As organizations seek to maximize every development dollar in their budgets, executive coaching can often be overlooked because of a steep price tag and cumbersome time commitments.

Indeed, a recent report by the Conference Board found higher costs for coaching engagements, especially at the top of the house: “A significant change in coaching rates highlighted in this study is the increase of hourly rates paid for the coaches to the highest levels of leadership (CEO and direct reports).”

It can actually cost between $15,000 and $75,000 annually for [external] coaching per employee, depending on the quality of the coach, said Ben Brooks during a recent EmployeeCycle podcast with CEO Bruce Marable.

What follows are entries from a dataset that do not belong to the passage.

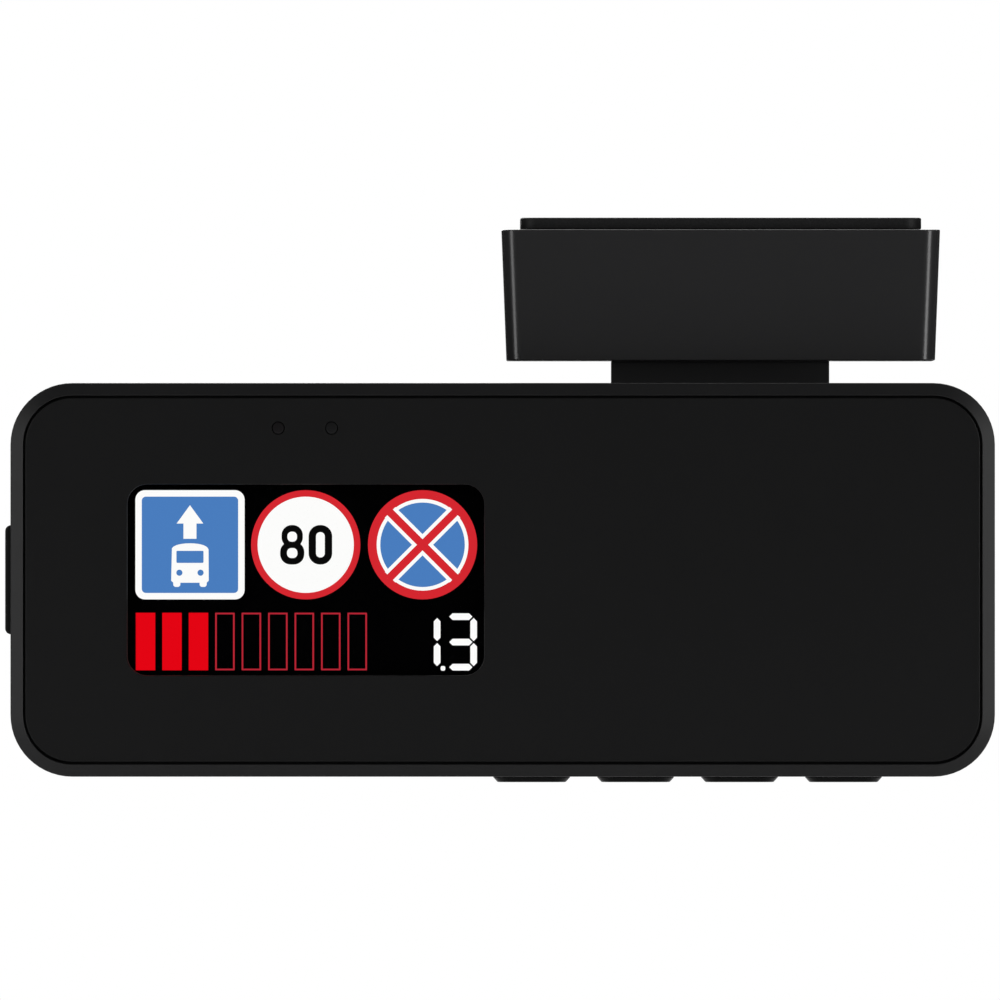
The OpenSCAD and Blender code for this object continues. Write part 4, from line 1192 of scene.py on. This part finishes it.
class DETECTOR_OT_keys(bpy.types.Operator):
    """Build the four keys under the unit"""

    bl_idname = "detector.keys"
    bl_label = "Keys"

    def execute(self, context):
        dome = sizes().key_dome
        for node, body in KEYS.items():
            key = Span(node)
            width, depth = key.size.x - 2 * KEY_FLANGE, key.size.y
            tip, shoulder = key.low.z, REAR.low.z
            top = shoulder + sizes().wall + 0.15
            centre = (key.mid.x, key.mid.y)
            profile = [(dome + 0.12, tip), (dome, tip + 0.03), (dome - 0.08, tip + 0.1)]
            profile += [(0.08, shoulder - 0.22), (0.02, shoulder - 0.16), (0, shoulder - 0.06), (0, top)]
            rings = []
            for inset, level in profile:
                outline = stadium(width - 2 * inset, depth - 2 * inset, centre, 14)
                rings.append([place(p, "z", level) for p in outline])
            flange = prism(round_outline(key.size.x, depth, 0.4, 4, centre), "z", top + 0.001, top + 1)
            nib = lathe([(0, top + 1.001), (1, top + 1.001), (1, key.high.z), (0, key.high.z)],
                        (centre[0], centre[1] - 0.15), "z", 24)
            obj = merged(f"{node}_cap", [loft(rings), flange, nib])
            finish(obj, material("keys"), body, "key_plastic", node)
        return {"FINISHED"}


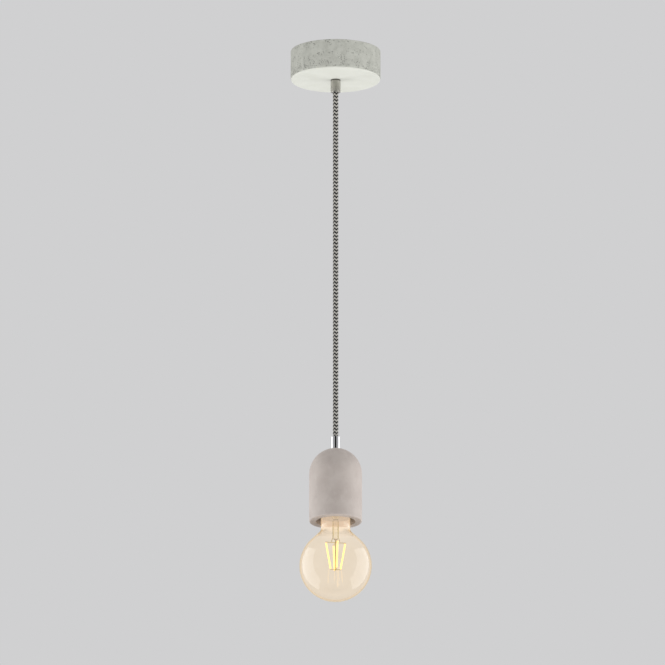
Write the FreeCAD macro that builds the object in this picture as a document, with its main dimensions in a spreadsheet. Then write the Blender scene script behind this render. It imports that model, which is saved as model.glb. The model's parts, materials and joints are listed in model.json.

“It can be very expensive,” said Brooks, the CEO and founder of Pilot Coaching. which works with companies to “leverage modern technology and democratize coaching to help people be happier at work.”

Internal coaching programs may save a company money, but they have their own challenges, he said.

“When people try to coach internally, it’s fraught because of conflicting priorities and agendas,” Brooks said. “Third party is key. That way, employees feel invested in, valued and seen and recognized by their organization.”

Coaching programs are on the rise just as mentoring programs are going out of style, said Brooks, “and if you Google why [mentoring programs] fail, there’s like a million results.”

Brooks also sees coaching as filling another void for organizations: “There’s a lot of tools out there to maximize performance, but a lot less to maximize potential,” he said, adding that proper coaching can help HR leaders answer the question: “How do we stretch employees and grow them to be more?”

But given a company’s financial restraints, it doesn’t always make sense to pay for coaching for every worker, so Brooks recommends prioritizing which ones will receive it.

“You want to be focusing on your best, and there’s so much time HR spends on the worst,” Brooks said. “Focus on the people you want to take a bet on, and not just rolling out a communist-style program that anyone can do.”

Getting Buy-In

When it comes to selling the idea of starting up a coaching program at your organization, Brooks said, there’s got to be a business rationale for the move. To that end, HR leaders can sell such programs as a way to guard against presenteeism, or a lack of engagement in their workers.

“You want to be looking to make sure employees are being very alert and aware,” Brooks said, “and not just phoning it in like it’s [the 1993 Bill Murray movie] Groundhog Day.

As an example of an effective use of coaching, Brooks cites workers at a high-growth company where the growth has slowed. “It’s really for whatever [employee performance issues] HR is dealing with,” he said.

Bolstering the business case for leadership buy-in, Brooks said, is that coaching programs can also serve as a supplement or substitute for a company’s high-potential program, thereby saving precious resources for other purposes.

“Nothing helps make an HR person more successful than having something tangible and visible that other people value,” Brooks said. “You just have to have the courage to say ‘Let’s make this happen.’ “

Measuring the ROI


When it comes to determining whether a coaching program is delivering on its mission, Brooks said, the simplest way is to ask the people using it: Did it make a difference over time?

“The goal is to not have explosive progress,” he said, “but more of an incremental gain over time, rather than like a crash diet.”